I Meep For My Country

Filed under:   by Xrlq @ 10:45 pm

Last century, while in law school, I learned of an amusing case where some joker ended up on the wrong end of a trademark suit for registering “bellsouthstinks.com” as a web domain. It struck me as one of the most ludicrous trademark cases around, save for those where it is the trademark itself that is ridiculous (“Realtor,” for example – can I trademark “Lawyer” too?). I mean, seriously, what customer could possibly think a web site called “bellsouthstinks.com” was owned, operated, controlled or licensed by Bell South?

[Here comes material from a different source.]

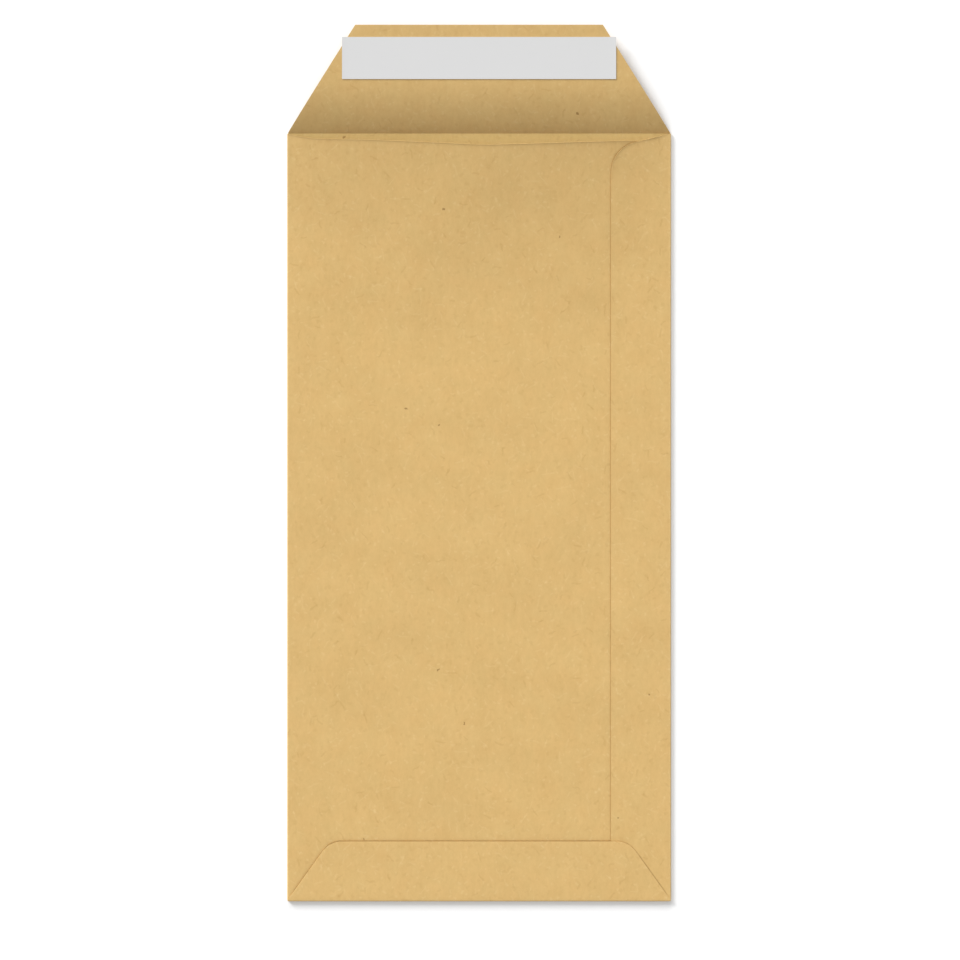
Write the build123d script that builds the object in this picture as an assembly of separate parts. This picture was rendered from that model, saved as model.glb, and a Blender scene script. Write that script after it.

Fast forward to this century. I moved to North Carolina in 2007, and closed on my house in early 2008. Since then I was an AT&T Bellsouth customer, both for standard phone service (a.k.a. “plain old telephone service,” or POTS) and for DSL. The POTS was regular but the DSL was not. Too many times to count, the Internet would vanish into oblivion, only to return if and when it felt like returning. Each call to Bellsouthstinks.com (and least I guess that’s their real name, seeing as they prevailed in the suit) resulted in a half hour of hold time, some trouble shooting, and then an “aha, some dumbass who works for us set your account as an ‘Erblakistak,’ which they never should have done since you’re on the ‘Imflopistop’ plan instead. I’ll put in a work order to have that fixed and your Internets should be up and running in the next 25-30 business days.” It was at this point where I realized why Bell South guarded the “bellsouthstinks” name so jealously: the very concept of stinking is the crown jewel of their business model.

Each his own, they say. I’m sure one man’s stink is another’s aroma, but for me stinking just … well … stinks. It started to stink even more when I installed Ooma and was reminded the hard way that voice over IP can only work as well as the IP over which your voice … um … “overs.” So I went on to RoadRunner’s site and ordered cable Internet instead, only to get an email a few hours later saying they didn’t think my rural home is within their service area, but would investigate further. Figuring DSL might be the only game in town (other than satellite, which is far worse), I looked into the procedure for retaining DSL, such as it was, while porting POTS to VOIP. I learned that to do so requires you to “dry loop” your line, i.e., to split out your DSL from your POTS so that a company can port your phone number without making your Internet go away at the same time. After three calls to Bellsouthstinks.com, I finally got someone who seemed to know what she was doing, and she told me the phone and DSL lines would be separated in one month’s time, and that any earlier attempts to port the phone number would not interfere with this process; the porting would just be delayed by it.

Well, last week the Meep-Meep company finally figured out that I am in their service area after all, so when the Bellsouthstinks.com guy arrived to dry loop the DSL line, I told him not to bother, seeing as I was now going to get rid of my DSL before the POTS number would be ported away. He said OK, he’d cancel the order. Then yesterday, the Meep-Meep company arrived and installed cable Internet, and my POTS mysteriously vanished. Initially, I blamed everyone from Meep2 to Ooma (who was and is having service issues of their own) to everything else under the sun except … you guessed it … Bellsouthstinks.com. In the evening, when I finally was able to talk to Ooma tech support while in front of the hub, I learned that I hadn’t just lost Ooma, I’d lost POTS, and that was the reason neither was working properly. So I figured “of course, when I told the Bellsouthstinks.com guy to cancel the order, he must have thought I meant to cancel my service altogether.” So I called Bellsouthstinks.com the first opportunity I got, and was assured that the service would be restored by the end of the day. No problem, I figured, once it’s restored, I’ll just do call forwarding one last time, and forward all calls to the temporary number Ooma gave me while the port is pending. So I got home, tried to forward calls, and found out that feature had been disabled. As had caller ID, as I would learn when someone else called an hour later. So I called Bellsouthstinks.com yet again, asking them to restore the services they had cut off, and was told I would have to call back earlier in the day when the Pooch-Screw Office would be open. So here I am, with my POTS service back, barely, but with none of the functionality I had previously ordered and could really now use, if only for a minute or to so I could forward calls to the number that is actually working. I am counting the days until my home number is fully ported and I no longer have any more connection to Bellsouthstinks.com than … er ….

  1. Intelligent design has to science?
  2. L.A. Mayor Antonio Villar has to Corina Raigosa?
  3. Michael Moore has to reality?
  4. I have to hair on my head?
  5. Other (specify).

In other news, as far as the web is concerned my switch from Bellsouthstinks.com to the Meep Meep company caused me to inadvertently to move from Greensboro, where I don’t live, to Elkin, where I really don’t live. Go figure.